Nike Inc. (NKE) - Get Report shares slipped lower Friday after the world's biggest sports apparel company said the coronavirus pandemic will have a 'material' impact on its wholesale operations amid store closures and supply-chain disruptions.
Nike said nearly all of its wholly-owned and partner stores in China and South Korea have re-opened, although foot traffic remains below trend, following COVID-19 shutdowns in March that resulted in 'significant' reductions in wholesale revenues and higher inventories.
That trend, however, is being partially offset by a surge in digital engagement, Nike said in an investor update, with "accelerated new member acquisition and strong digital demand across the global marketplace". Nike stores are also re-opening in Europe, as well as in north America, and digital fulfillment capacity is being increased to meet the rise in demand.
"We are operating in a dynamic environment which will continue to evolve," the company said in a statement late Thursday. "Furthermore, the full extent of the impact of the COVID-19 pandemic on NIKE’s operational and financial performance remains uncertain and will depend on many factors outside of NIKE’s control."
"Additional updates will be provided during our fourth quarter earnings call, " which is expected on June 20.
Nike shares were marked 1.5% lower at $85.37 each in early Friday trading, compared 0.6% pullback for the Dow Jones Industrial Average. The move would extend the stock's year-to-date decline to around 15.4%.
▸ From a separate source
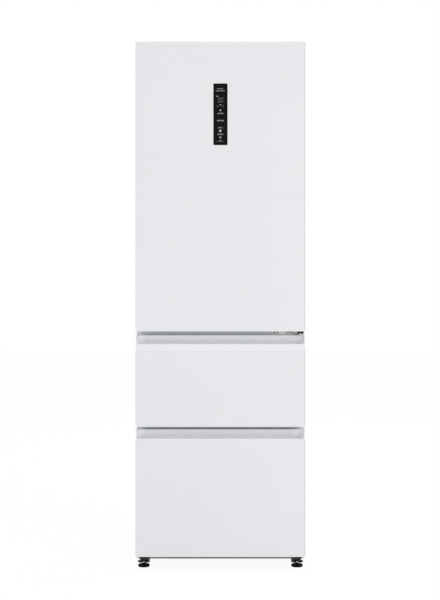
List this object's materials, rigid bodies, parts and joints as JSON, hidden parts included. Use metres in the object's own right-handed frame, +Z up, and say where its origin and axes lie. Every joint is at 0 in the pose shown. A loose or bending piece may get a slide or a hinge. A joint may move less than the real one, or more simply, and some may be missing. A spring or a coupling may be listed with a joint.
{
  "type": "fridge freezer",
  "caption": "Free-standing fridge freezer: a hinged fridge door with a narrow black display above two freezer drawers with finger-scoop handle caps, on levelling feet.",
  "frame": {"origin": "on the floor, under the middle of the outline", "axes": "+Z up, -Y towards the fronts, +X towards the hinge side of the door"},
  "size_m": [0.595, 0.66, 1.86],
  "materials": {
    "front_paint": "fine silver paint",
    "cabinet_paint": "light grey paint",
    "zinc_steel": "zinc plated sheet",
    "pan_steel": "dark grey paint",
    "foam": "rigid foam",
    "white_plastic": "moulded, satin",
    "cap_plastic": "silver moulding",
    "clear_plastic": "clear moulding",
    "shelf_glass": "toughened glass",
    "black_glass": "polished black",
    "black_plastic": "moulded black",
    "gasket_rubber": "soft extrusion",
    "mount_rubber": "moulded rubber",
    "black_steel": "black paint",
    "coil_aluminium": "plain fins"
  },
  "bodies": {
    "cabinet": {"cabinet_shell": "cabinet_paint", "rear_panel": "cabinet_paint", "bottom_deck": "zinc_steel", "base_pan": "pan_steel", "insulation": "foam", "fridge_liner": "white_plastic", "freezer_liner": "white_plastic", "mullion_rails": "cabinet_paint", "air_duct": "white_plastic", "light_cover": "white_plastic", "glass_shelves": "shelf_glass", "shelf_trims": "white_plastic", "drawer_lids": "clear_plastic", "evaporator_cover": "white_plastic", "evaporator": "coil_aluminium", "fan_motor": "black_plastic", "compressor": "black_steel", "compressor_mounts": "mount_rubber", "condenser_coil": "black_steel", "drip_tray": "white_plastic", "compressor_cover": "cabinet_paint", "cabinet_rails": "zinc_steel", "top_hinge": "zinc_steel", "top_hinge_cover": "cap_plastic", "middle_hinge": "zinc_steel", "hinge_screws": "zinc_steel", "foot_bosses": "black_plastic", "foot_pads": "black_plastic"},
    "fridge_door": {"door_skin": "front_paint", "door_liner": "white_plastic", "door_foam": "foam", "door_top_cap": "cap_plastic", "door_bottom_cap": "cap_plastic", "door_gasket": "gasket_rubber", "display_glass": "black_glass", "hinge_bushes": "black_plastic", "upper_door_shelf": "clear_plastic", "middle_door_shelf": "clear_plastic", "bottle_shelf": "clear_plastic"},
    "middle_drawer": {"middle_skin": "front_paint", "middle_handle_cap": "cap_plastic", "middle_inner_panel": "white_plastic", "middle_gasket": "gasket_rubber", "middle_carriage": "zinc_steel", "middle_basket": "clear_plastic"},
    "lower_drawer": {"lower_skin": "front_paint", "lower_handle_cap": "cap_plastic", "lower_inner_panel": "white_plastic", "lower_gasket": "gasket_rubber", "lower_carriage": "zinc_steel", "lower_basket": "clear_plastic"},
    "middle_runners": {"middle_runner": "zinc_steel"},
    "lower_runners": {"lower_runner": "zinc_steel"},
    "crisper": {"crisper": "clear_plastic"},
    "chill_drawer": {"chill_drawer": "clear_plastic"},
    "fan": {"fan_blade": "white_plastic"},
    "left_foot_wheel": {"left_foot_wheel": "black_plastic"},
    "right_foot_wheel": {"right_foot_wheel": "black_plastic"},
    "left_roller": {"left_roller": "black_plastic"},
    "right_roller": {"right_roller": "black_plastic"}
  },
  "joints": [
    {"name": "door_hinge", "type": "hinge", "parent": "cabinet", "child": "fridge_door", "pos_m": [0.2825, -0.3, 1.35], "axis": [0, 0, 1], "range_deg": [0, 115]},
    {"name": "middle_drawer_slide", "type": "slide", "parent": "cabinet", "child": "middle_drawer", "axis": [0, -1, 0], "range_m": [0, 0.38]},
    {"name": "middle_runner_slide", "type": "slide", "parent": "cabinet", "child": "middle_runners", "axis": [0, -1, 0], "range_m": [0, 0.19]},
    {"name": "lower_drawer_slide", "type": "slide", "parent": "cabinet", "child": "lower_drawer", "axis": [0, -1, 0], "range_m": [0, 0.38]},
    {"name": "lower_runner_slide", "type": "slide", "parent": "cabinet", "child": "lower_runners", "axis": [0, -1, 0], "range_m": [0, 0.19]},
    {"name": "crisper_slide", "type": "slide", "parent": "cabinet", "child": "crisper", "axis": [0, -1, 0], "range_m": [0, 0.03]},
    {"name": "chill_drawer_slide", "type": "slide", "parent": "cabinet", "child": "chill_drawer", "axis": [0, -1, 0], "range_m": [0, 0.03]},
    {"name": "fan_spin", "type": "hinge", "parent": "cabinet", "child": "fan", "pos_m": [0, 0.194, 0.7146], "axis": [0, -1, 0], "continuous": true},
    {"name": "left_foot_turn", "type": "hinge", "parent": "cabinet", "child": "left_foot_wheel", "pos_m": [-0.2733, -0.242, 0.018], "axis": [0, 0, 1], "range_deg": [0, 3240]},
    {"name": "right_foot_turn", "type": "hinge", "parent": "cabinet", "child": "right_foot_wheel", "pos_m": [0.2733, -0.242, 0.018], "axis": [0, 0, 1], "range_deg": [0, 3240]},
    {"name": "left_roller_spin", "type": "hinge", "parent": "cabinet", "child": "left_roller", "pos_m": [-0.2475, 0.281, 0.015], "axis": [1, 0, 0], "continuous": true},
    {"name": "right_roller_spin", "type": "hinge", "parent": "cabinet", "child": "right_roller", "pos_m": [0.2475, 0.281, 0.015], "axis": [1, 0, 0], "continuous": true}
  ],
  "couplings": [
    {"joint": "middle_runner_slide", "follows": "middle_drawer_slide", "ratio": 0.5},
    {"joint": "lower_runner_slide", "follows": "lower_drawer_slide", "ratio": 0.5}
  ]
}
"We expect China to have a different recovery arc than other regions (and Nike to have different recovery arc than other brands); however, this is encouraging," said BMO Capital Markets analyst Simeon Siegel after the Nike update.
"As all retailers/brands essentially hit various degrees of pause on their businesses, we believe those best capitalized sit in enviable positions to go on the offense and strategize how to thrive post-COVID-19 rather than simply survive," he added. "We expect Nike will feel the dislocation expected to be felt across retail; however, we also believe it is best situated to grab share through the havoc."
Nike's China operations, which the company told investors last year "continues to set the pace" for the company's global growth, are are also a subject of domestic controversy amid the heightened tensions between Washington and Beijing.
Republican Senator Marco Rubio, along with House Democrat James McGovern, have co-sponsored the Uyghur Forced Labor Prevention Act, which seeks to put the burden of proof on U.S. companies with links to the Xinjiang region of China that their products were not made by forced labor.
Ethnic Uyghurs, one of the few Islamic groups in China, are suspected of being forced to work against their will in the region, a charge Beijing has repeatedly denied.
"Nike remains dedicated to ethical and responsible manufacturing and we are deeply committed to ensuring the people who make our product are respected and valued," the company said in a statement earlier this year.
"While Nike does not directly source products from the Xinjiang Uighur Autonomous Region (XUAR), and does not have relationships with the Haoyuanpeng Clothing Manufacturing, Qingdao Jifa Group, or Esquel facilities in XUAR," the statement added. "We have been conducting ongoing diligence with our suppliers in China to identify and assess potential risks related to employment of people from XUAR.